| WRITTEN INSTRUCTION |
Beginning with the first line of the data below, extract each line up to and including the one containing "return body.rotate(hinge, -CARRIER_SWING)". Copy them exactly and add nothing.

| SUPPLIED MATERIAL |
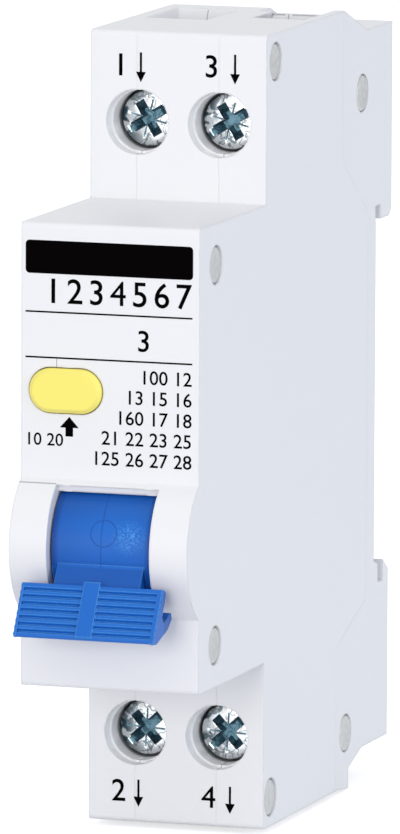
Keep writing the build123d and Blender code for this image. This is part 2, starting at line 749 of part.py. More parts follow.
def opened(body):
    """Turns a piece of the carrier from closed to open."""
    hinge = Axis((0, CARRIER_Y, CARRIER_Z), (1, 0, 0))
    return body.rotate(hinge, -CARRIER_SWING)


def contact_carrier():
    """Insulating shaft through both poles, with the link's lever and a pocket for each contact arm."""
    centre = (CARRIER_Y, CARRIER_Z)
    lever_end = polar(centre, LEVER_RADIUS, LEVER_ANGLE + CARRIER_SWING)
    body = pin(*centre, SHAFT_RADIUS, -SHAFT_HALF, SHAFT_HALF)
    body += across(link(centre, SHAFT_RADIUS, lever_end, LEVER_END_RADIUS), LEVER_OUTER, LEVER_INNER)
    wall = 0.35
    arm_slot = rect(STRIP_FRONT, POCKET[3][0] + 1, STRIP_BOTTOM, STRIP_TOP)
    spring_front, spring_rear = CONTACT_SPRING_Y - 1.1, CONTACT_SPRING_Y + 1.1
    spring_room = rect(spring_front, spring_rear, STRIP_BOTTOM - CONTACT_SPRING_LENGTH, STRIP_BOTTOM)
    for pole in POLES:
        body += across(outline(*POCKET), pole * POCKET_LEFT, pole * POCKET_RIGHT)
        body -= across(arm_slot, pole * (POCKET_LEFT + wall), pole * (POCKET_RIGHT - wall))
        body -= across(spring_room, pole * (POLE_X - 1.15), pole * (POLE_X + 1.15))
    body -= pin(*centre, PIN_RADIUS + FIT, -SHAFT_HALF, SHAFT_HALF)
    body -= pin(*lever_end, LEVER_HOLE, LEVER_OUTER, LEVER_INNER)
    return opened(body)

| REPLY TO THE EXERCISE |
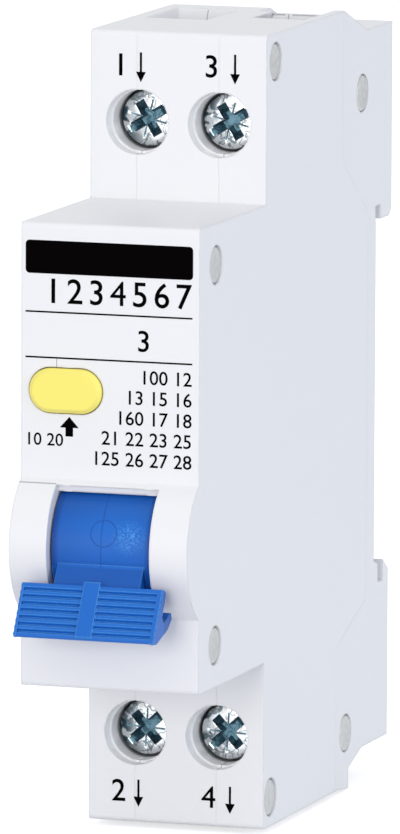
Keep writing the build123d and Blender code for this image. This is part 2, starting at line 749 of part.py. More parts follow.
def opened(body):
    """Turns a piece of the carrier from closed to open."""
    hinge = Axis((0, CARRIER_Y, CARRIER_Z), (1, 0, 0))
    return body.rotate(hinge, -CARRIER_SWING)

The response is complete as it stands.